Not incidentally, lone son Nicholas was not left out. He is the “Keeper of the Four Graces” on their reserve Pinot Noir label.
To learn the origins of Apolloni’s label, with its authentic crest, all one has to do is go to their website. There it says. “The label is inspired by an original piece with its origins dating back to the 16th century. It depicts the Apolloni family coat of arms, featuring a black eagle as a sign of strength, as well as the helm from the armor of the captains of Scalve. The handwriting in the background documents the origins of the coat of arms from the Milan State archive. The lettering of the name, Apolloni, is Roman, always in bold capitals.”
More wine labels utilize primarily or exclusively typography on their labels than any other design technique. That is, the design consists solely of words and letters.
All manner, size and style of typefaces—called fonts in the computer world—are used, in every imaginable creative configuration from stiffly formal to flowingly flamboyant, swirling serifs to understated script, capitals to calligraphy.
Still, despite all their permutations, typography-only labels boil down to A through Z. And, in the case of Zerba wines, the Z takes center stage. Marilyn Zerba said it was a collaborative decision and the design was done in-house. The result makes a singularly bold, black and silver statement.
Two of David Polite’s favorite forms of entertainment are shooting billiards and playing croquet. Ever since his vineyard on a hillside west of Carlton began bearing fruit, he was also able to sip his own Pinot Noir while doing both.
When it came time to bottle the first commercial vintage of his favorite beverage in 2000, he found himself in need of a label.
Good friends Chris and Hilary Berg were over one evening when he brought up the subject. Chris, a winemaker and grower, had been helpful in that regard. Hilary, then a graphic designer and now Oregon Wine Press editor, said she’d work on some ideas.
Knowing Polite’s passion for croquet, she scoured the Internet trying to find a photo or piece of art illustrating that theme. When she came across a classic 1910 postcard on eBay, her search was over.
“That was it,” Polite said. “This salt-of-the-earth sort of guy had exactly the look I wanted and the dilapidated barn behind him was in essentially the same relationship to my croquet court as my outbuilding. It’s worked marvelously for me ever since.”
An Irishman through and through, Owen Roe’s David O’Reilly was born in Belfast. He named the winery after the heroic 17th century Irish soldier, Owen Roe O’Neill.
Further following the ancient Irish theme, he chose a black and white photograph of Clogh Oughter Castle—a brooding 13th century island stronghold—as the central element of his first label and now uses photographic images of several landmarks in Ireland for other wines.

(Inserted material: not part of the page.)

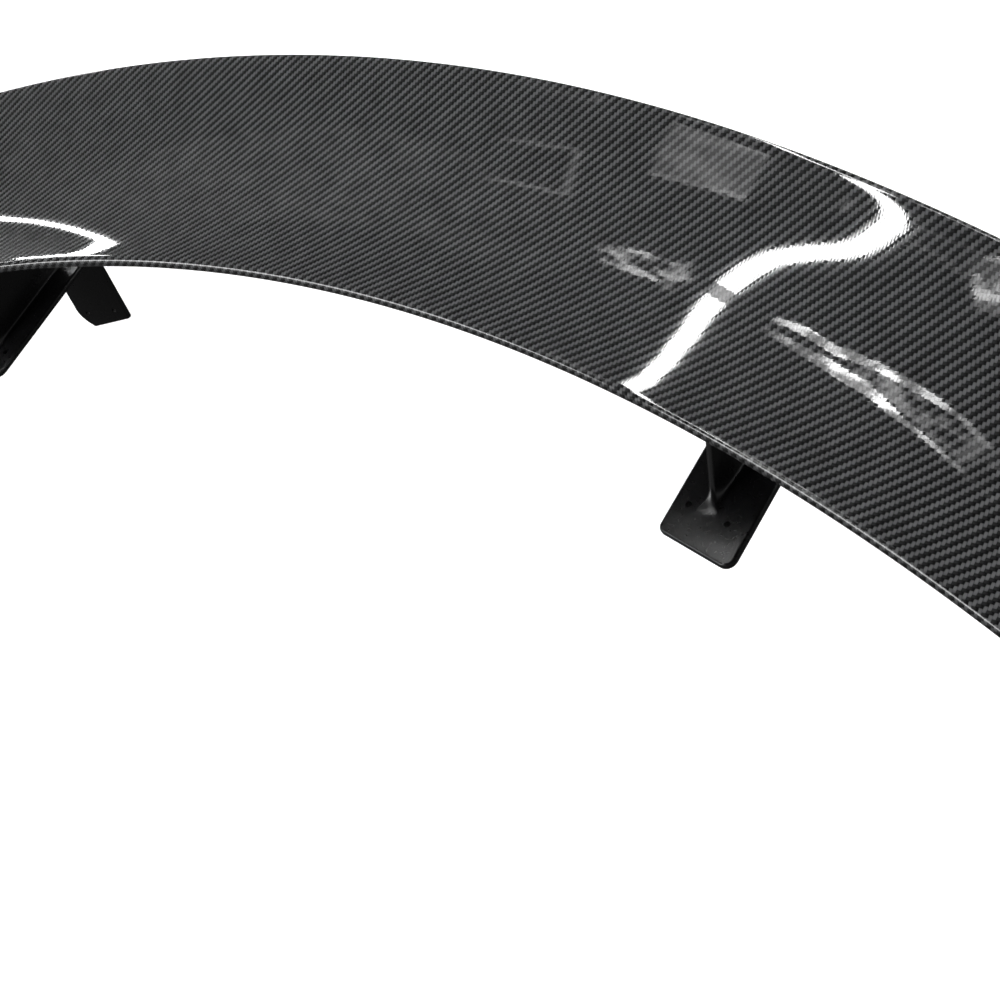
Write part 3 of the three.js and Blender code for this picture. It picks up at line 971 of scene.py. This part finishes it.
camera = in_scene("camera", bpy.data.cameras.new("camera"))
camera.data.lens = CAMERA_LENS
camera.data.sensor_width = 36.0
camera.data.clip_start = 0.02
turn = camera_axes(CAMERA_YAW, CAMERA_PITCH, CAMERA_ROLL).to_4x4()
camera.matrix_world = Matrix.Translation(CAMERA_AT) @ turn
bpy.context.scene.camera = camera

# ---- floor and light ----------------------------------------------------------------------

FLOOR_Z = float(cad_box[0].z) - 0.002
FLOOR_REACH = 30.0
FLOOR_GREY = 0.6
FLOOR_GLOW_SEEN, FLOOR_GLOW_MIRRORED = 0.90, 0.07
OVERHEAD_FRONT, OVERHEAD_REAR, WALLS = 0.025, 0.05, 0.42
LIGHT_HEIGHT = 2.0

corners = [
    (x * FLOOR_REACH, y * FLOOR_REACH, FLOOR_Z) for x, y in ((-1, -1), (1, -1), (1, 1), (-1, 1))
]
floor = new_object("floor", corners, [(0, 1, 2, 3)])


def floor_look():
    """Pale to the camera and dim in the gloss, as the room is."""
    s = Shader("floor_pale")
    matt = s.add("ShaderNodeBsdfDiffuse", Color=grey(FLOOR_GREY)).outputs[0]
    glow = s.add("ShaderNodeEmission", Strength=FLOOR_GLOW_SEEN).outputs[0]
    dim = s.add("ShaderNodeEmission", Strength=FLOOR_GLOW_MIRRORED).outputs[0]
    return s.finish_with(s.seen_or_not(s.join("ShaderNodeAddShader", matt, glow), dim))


floor.data.materials.append(floor_look())


def room_brightness(room):
    """The room that the gloss mirrors: dim overhead, brighter low down, with soft unevenness."""
    direction = room.add("ShaderNodeTexCoord").outputs["Generated"]
    parts = room.add("ShaderNodeSeparateXYZ", Vector=direction)
    rise = room.ramp(parts.outputs["Y"], -0.05, 0.22, OVERHEAD_FRONT, OVERHEAD_REAR)
    uneven = room.ramp(room.noise(direction, 3.5), 0.35, 0.65, 0.6, 1.4, "LINEAR")
    walls = room.ramp(parts.outputs["Z"], 0.18, 0.42, WALLS, 0.0)
    return room.math("ADD", room.math("MULTIPLY", rise, uneven), walls)


world = bpy.data.worlds.new("studio")
bpy.context.scene.world = world
world.use_nodes = True
world.node_tree.nodes.clear()
room = Nodes(world.node_tree)
pale_room = room.add("ShaderNodeBackground", Color=grey(1.0), Strength=1.0).outputs[0]
dim_room = room.add("ShaderNodeBackground", Color=grey(1.0), Strength=room_brightness(room)).outputs[0]
room.add("ShaderNodeOutputWorld", Surface=room.seen_or_not(pale_room, dim_room))


def glowing(name, patchiness):
    """Glows as its points say, in patches where patchiness is above zero."""
    s = Shader(name)
    strength = s.add("ShaderNodeAttribute", {"attribute_name": "glow"}).outputs["Fac"]
    if patchiness:
        cloud = s.ramp(s.noise(s.place(), 13.0, 4.0, 0.6), 0.44, 0.60, 1 - patchiness, 1.0)
        strength = s.math("MULTIPLY", strength, cloud)
    return s.finish_with(s.add("ShaderNodeEmission", Strength=strength).outputs[0])


def strip_light(name, line, patchiness=0.0, height=LIGHT_HEIGHT):
    """A thin lamp overhead, through points given as (x, y, width, radiance)."""
    line = np.array(line)
    points, widths, radiances = line[:, :2], line[:, 2:3], line[:, 3]
    tangent = np.gradient(points, axis=0)
    tangent /= np.linalg.norm(tangent, axis=1, keepdims=True)
    side = np.stack([tangent[:, 1], -tangent[:, 0]], 1) * widths / 2
    verts = [(x, y, height) for x, y in np.concatenate([points - side, points + side])]
    n = len(points)
    obj = new_object(name, verts, [(i, i + 1, n + i + 1, n + i) for i in range(n - 1)])
    glow = obj.data.attributes.new("glow", "FLOAT", "POINT")
    glow.data.foreach_set("value", np.tile(radiances, 2))
    obj.data.materials.append(glowing(name, patchiness))
    obj.visible_camera = False


def panel_light(name, at, toward, size, radiance):
    """A round lamp that faces a point."""
    light = bpy.data.lights.new(name, "AREA")
    light.shape = "DISK"
    light.size = size
    light.energy = radiance * math.pi * math.pi * (size / 2) ** 2
    obj = in_scene(name, light)
    obj.location = at
    obj.rotation_mode = "QUATERNION"
    obj.rotation_quaternion = (Vector(toward) - Vector(at)).to_track_quat("-Z", "Y")
    obj.visible_camera = False


TUBE_WIDTH, TUBE_RADIANCE = 0.062, 30
FAR_TUBE_WIDTH = 0.13


def tube(name, path, radiance=TUBE_RADIANCE, width=TUBE_WIDTH):
    strip_light(name, [(x, y, width, radiance) for x, y in path])


# The photo's highlights, traced back through the surface to where their lamps would hang.
strip_light("tube_near_far_end", [
    (-1.2, 3.2, TUBE_WIDTH, 3), (-0.98, 2.0, TUBE_WIDTH, 6), (-0.89, 1.52, TUBE_WIDTH, TUBE_RADIANCE)
])
tube("tube_near_rear", [(-0.89, 1.52), (-0.815, 1.3), (-0.765, 1.0), (-0.75, 0.7), (-0.772, 0.38)])
tube("tube_near_joint", [(-0.772, 0.378), (-0.778, 0.298)], 7)
tube("tube_near_front", [
    (-0.779, 0.295), (-0.79, 0.15), (-0.788, 0.03), (-0.772, -0.03), (-0.756, -0.09), (-0.732, -0.15),
    (-0.724, -0.21), (-0.732, -0.27), (-0.748, -0.33), (-0.76, -0.5),
])
strip_light("tube_near_front_end", [
    (-0.76, -0.5, TUBE_WIDTH, TUBE_RADIANCE), (-0.765, -0.8, TUBE_WIDTH, 8), (-0.78, -2.6, TUBE_WIDTH, 3)
])
tube("tube_far", [
    (-4.2, -1.0), (-4.22, 0.5), (-4.18, 1.03), (-4.08, 1.23), (-4.06, 1.47), (-4.12, 1.74),
    (-4.21, 1.94),
], width=FAR_TUBE_WIDTH)
strip_light("tube_far_return", [
    (x, y, width, TUBE_RADIANCE) for x, y, width in (
        (-4.21, 1.93, 0.13), (-4.43, 2.08, 0.12), (-4.84, 2.33, 0.1),
        (-5.33, 2.57, 0.12), (-5.83, 2.7, 0.12), (-6.5, 2.82, 0.12),
    )
])
strip_light("lamp_low", [
    (-0.62, 0.375, 0.03, 3), (-0.51, 0.35, 0.06, 14), (-0.45, 0.334, 0.075, 22),
    (-0.38, 0.326, 0.085, 34), (-0.33, 0.306, 0.08, 34), (-0.26, 0.312, 0.055, 30),
    (-0.19, 0.322, 0.035, 24), (-0.11, 0.31, 0.03, 12), (-0.05, 0.317, 0.03, 7),
    (0.02, 0.324, 0.03, 3), (0.11, 0.325, 0.02, 0.5),
], 0.85)
strip_light("lamp_high", [
    (-0.63, 0.295, 0.03, 9), (-0.55, 0.245, 0.055, 22), (-0.47, 0.236, 0.06, 28),
    (-0.42, 0.197, 0.055, 26), (-0.37, 0.164, 0.055, 28), (-0.29, 0.13, 0.045, 22),
    (-0.24, 0.108, 0.04, 16), (-0.18, 0.093, 0.033, 12), (-0.12, 0.092, 0.03, 5),
    (-0.04, 0.12, 0.05, 2.5), (0.03, 0.17, 0.05, 1),
], 0.85)
strip_light("lamp_between", [
    (-0.4, 0.24, 0.08, 5), (-0.25, 0.21, 0.13, 4), (-0.02, 0.22, 0.17, 1.5)
], 1.0, LIGHT_HEIGHT + 0.01)
strip_light("window", [(-1.22, -0.11, 0.19, 1.7), (-1.02, -0.205, 0.19, 2.1)], 0.5)
strip_light("window_sill", [(-1.18, -0.01, 0.022, 3.2), (-0.98, -0.11, 0.022, 4.2)], 0.5)
strip_light("window_head", [(-1.27, -0.205, 0.02, 2), (-1.06, -0.305, 0.02, 3)], 0.5)
strip_light("frame_front", [(-1.52, 0.10, 0.015, 1.2), (-1.35, 0.03, 0.015, 1.2)])
strip_light("frame_rear", [(-1.51, 0.32, 0.02, 1.2), (-1.29, 0.25, 0.02, 1.6)])
strip_light("frame_side", [(-1.35, 0.03, 0.015, 1.2), (-1.29, 0.25, 0.02, 1.6)])
strip_light("clutter", [(-1.11, 0.50, 0.12, 5), (-0.98, 0.42, 0.16, 9), (-0.88, 0.33, 0.08, 5)], 1.0)
strip_light("hook", [(-0.895, 0.27, 0.02, 3), (-0.92, 0.38, 0.025, 6), (-0.885, 0.50, 0.03, 6)], 0.7)
strip_light("bright_corner", [(-0.60, -0.475, 0.07, 6), (-0.43, -0.345, 0.07, 14)], 0.9)
strip_light("corner_arc", [(-0.90, -0.38, 0.02, 1.5), (-0.83, -0.27, 0.02, 3)], 0.7)
strip_light("corner_dash", [(-0.78, -0.46, 0.01, 6), (-0.72, -0.49, 0.01, 5)], 0.5)
strip_light("corner_line", [(-0.70, -0.33, 0.012, 3), (-0.56, -0.38, 0.012, 2)], 0.6)
strip_light("pale_ceiling", [
    (-3.4, 1.1, 0.8, 0.15), (-2.4, 0.68, 0.8, 0.35), (-1.9, 0.56, 0.75, 0.35), (-1.25, 0.55, 0.6, 0.15)
], 0.8, LIGHT_HEIGHT + 0.04)

# Soft fills, which bring out the pedestals' edges.
panel_light("front_fill", (-1.3, -1.95, 1.65), (0.36, -0.05, 0.0), 1.0, 9.0)
panel_light("nose_fill", (-2.0, -1.45, 1.35), (0.33, -0.03, 0.09), 0.7, 8.0)
panel_light("side_fill", (2.6, 1.15, 1.55), (0.38, 0.0, 0.0), 1.0, 14.0)
panel_light("rear_fill", (-0.6, 3.1, 1.15), (0.55, 0.1, 0.12), 1.2, 4.0)

bpy.context.scene.view_settings.view_transform = "Standard"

A variety of striking, non-photographic designs identify second label Owen Roe wines, including the Corvidae line. The term identifies a bird family that includes crows, ravens, jays and magpies. A crow swooping down dominates the handsome label of O’Reilly’s Keeper Cabernet Franc.
The play on words was right in front of his face when Lenné’s owner Steve Lutz named one of his wines Le Nez—“the nose,” in French. This was reinforced by the fact that Lenné is, itself, a play on words, honoring Lutz’s father in law, Lenny.

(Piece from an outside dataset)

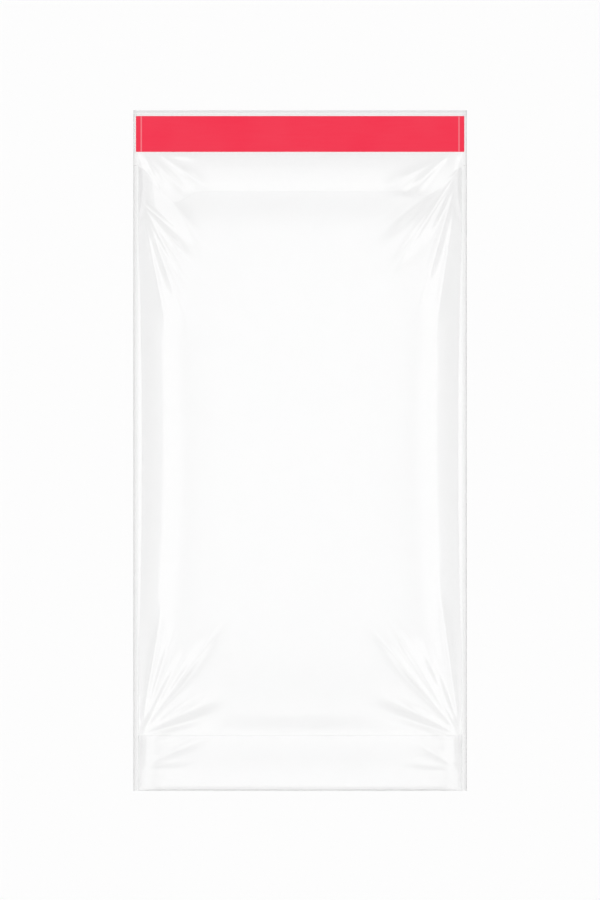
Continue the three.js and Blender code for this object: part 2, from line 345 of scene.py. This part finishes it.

The large proboscis profile of Lenny on the label was rendered in charcoal by graphic artist, Maja Bosen. Lutz feels it has done its job well, creating a unique identity for the winery.
Carrying that concept a step further, the Le Nez Pinot Noir label shows just the nose. It’s definitely a situation wherein the nose truly knows how to sniff out the best.
Van Duzer Vineyards
One of the most colorful and classy labels around, Van Duzer’s design takes its inspiration from the international Art Nouveau movement that reached its peak of popularity at the turn of the 20th century.

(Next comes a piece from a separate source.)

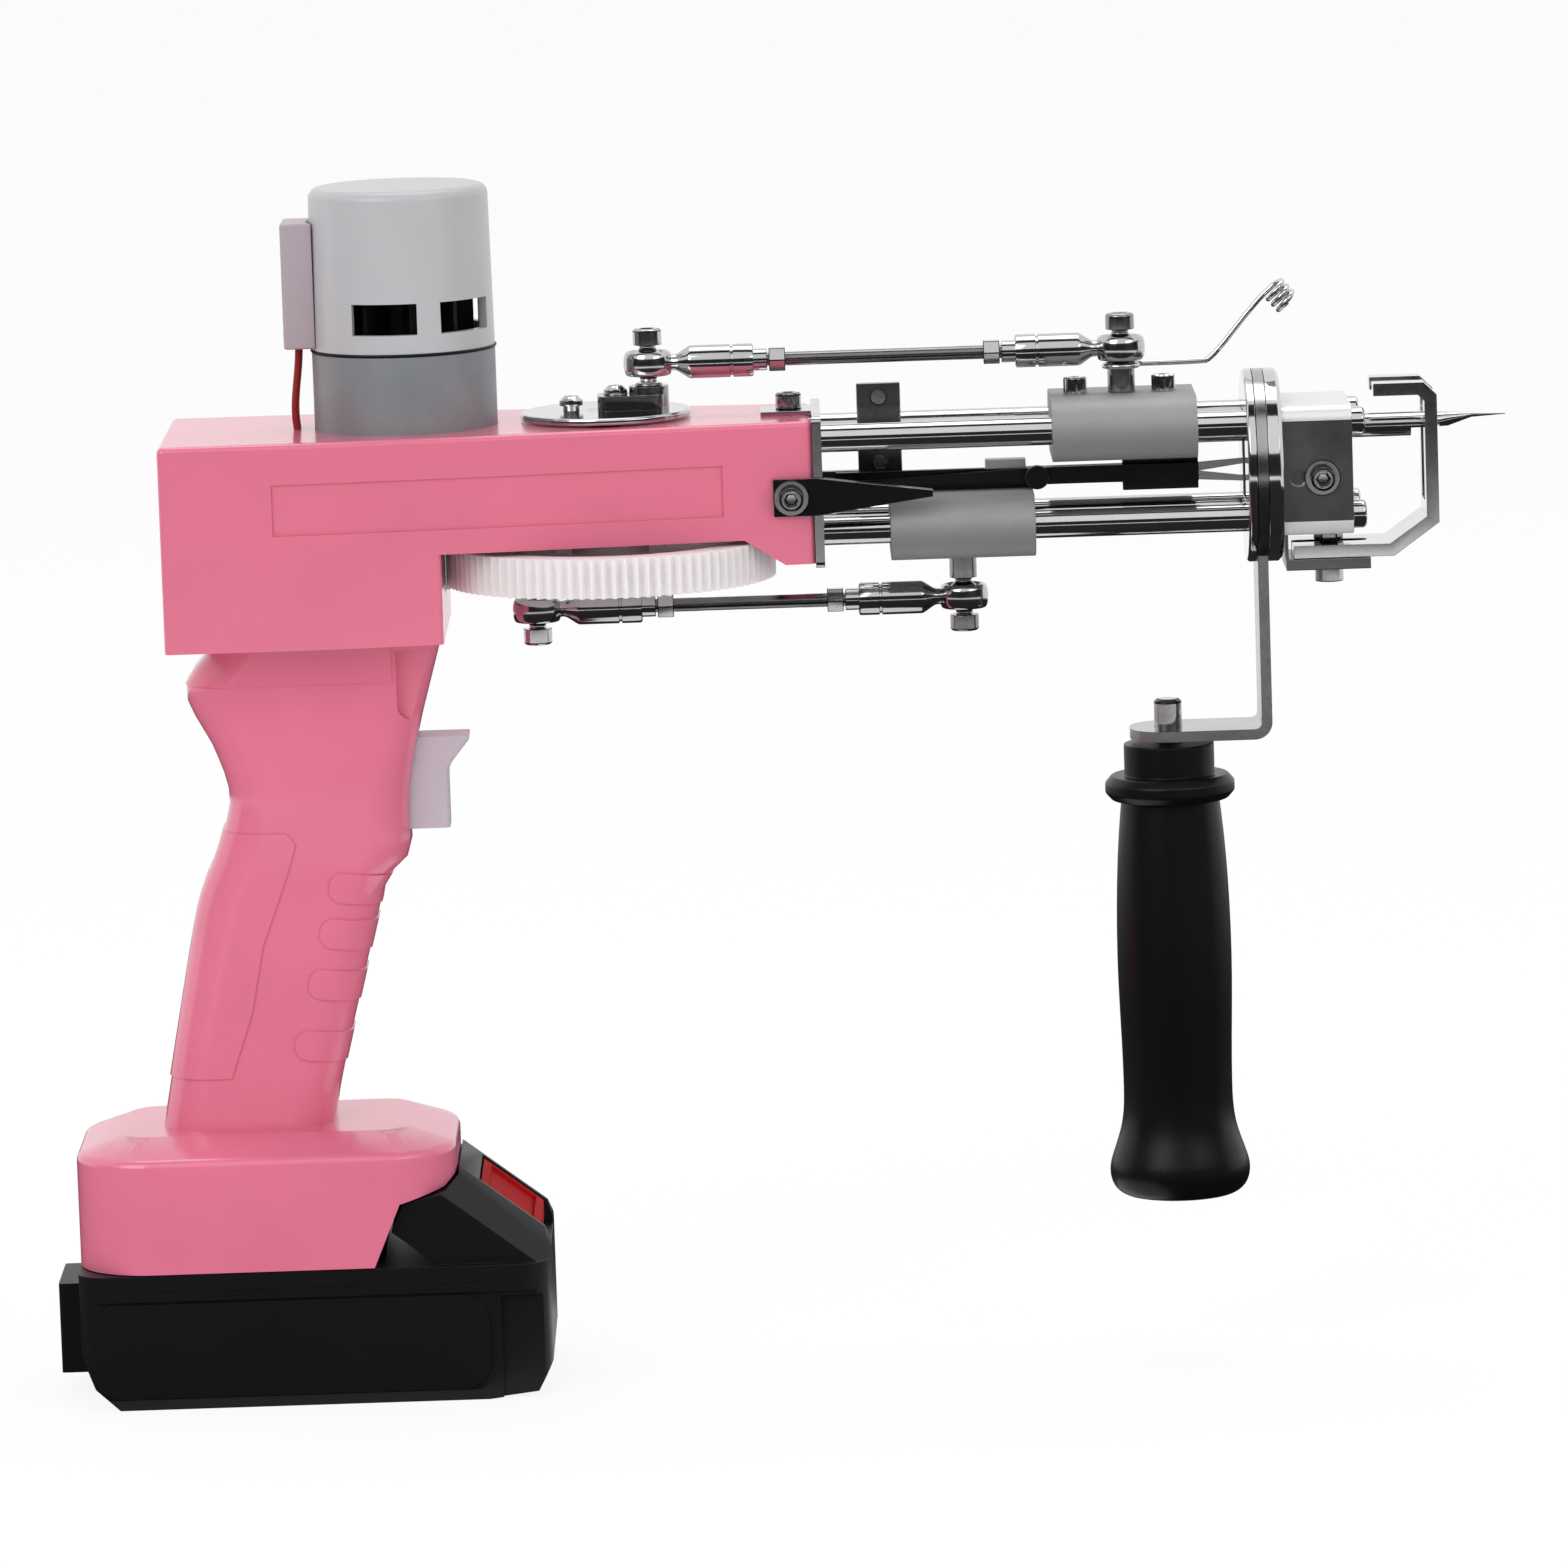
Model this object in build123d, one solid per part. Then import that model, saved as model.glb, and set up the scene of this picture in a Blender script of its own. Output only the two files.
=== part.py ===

Winemaker Jim Kakacek said they wanted a period approach and initially considered Art Deco before deciding Nouveau’s fluid asymmetrical motif suited the look better than Deco’s rigid symmetry.
Symbolic elements appear throughout the design, most prominently Zephyra, the goddess of the west wind, whose flowing hair is wafted by the Van Duzer Corridor’s beneficial breezes. Anstey Healey Design (now called Flint Design Co.) in Portland executed the label.
Not surprisingly, numerous Oregon wineries feature representations of vineyards, grapevines and grape clusters on their labels. Many are attractive and well designed. In our humble opinion, this is one of the best. The reason Belle Pente owners Brian and Jill O’Donnell chose to put a vineyard rendering on the label is easily understood if you know the translation of their winery name, “beautiful slope.”
Owners Lee and Vicki Mankin took a trip to Palm Springs in 2004, where they bought a painting by Virginia artist Tom Barnes. They became so enamored with it, they wanted to use it on a label.
When they contacted Barnes to seek permission, he told them simply, “You own the original. You can do whatever you want with it.” Given that cooperative response, they promptly bought another painting from him with the same intention in mind.
The first painting, a stylistic Modigliani-esque image of an exotic woman seated at a table on which are placed wine glasses and a bottle signifies their Petite Sirah. The second, a couple dancing, is appropriately on their Tango Red.
A third Barnes painting, which the Mankins already own but are not yet revealing, will grace the first vintage of their estate-grown Roussanne, a white variety from southeastern France that is losing favor there but has fared quite well at Carpenter Hill.
According to winery founder John Lenyo, creative use of four-color photography was the only way to go for his labels. He wanted different ones for each wine and he selected McMinnville graphic designer Andrea La Rue of Nectar Graphics to do them.
Allowed the freedom to let her imagination run free within the nebulous constraints of the Twelve context, La Rue came through with a truly inspirational effort.
The result was a series of visually arresting photographic images, all incorporating Twelve in cleverly varying ways.
A study in imagery describes the three intertwining label designs that stand alone beautifully but create a synergy when set side by side. Designer Clare Carver worked in close collaboration with Resonance Vineyard owners Kevin and Carla Chambers to create them.
Carver said her goal was to express both the essence of biodynamics and the character of resonating energy forces. The vibrant red oval swirl she created seems to break the static bonds of its “non-tree” paper, taking on a pulsating dynamic all its own.
This visual device accomplished the desired purpose and, not coincidentally, carried over from the two Resonance labels to the winery’s Pulse brand, a second label for Pinot Noir.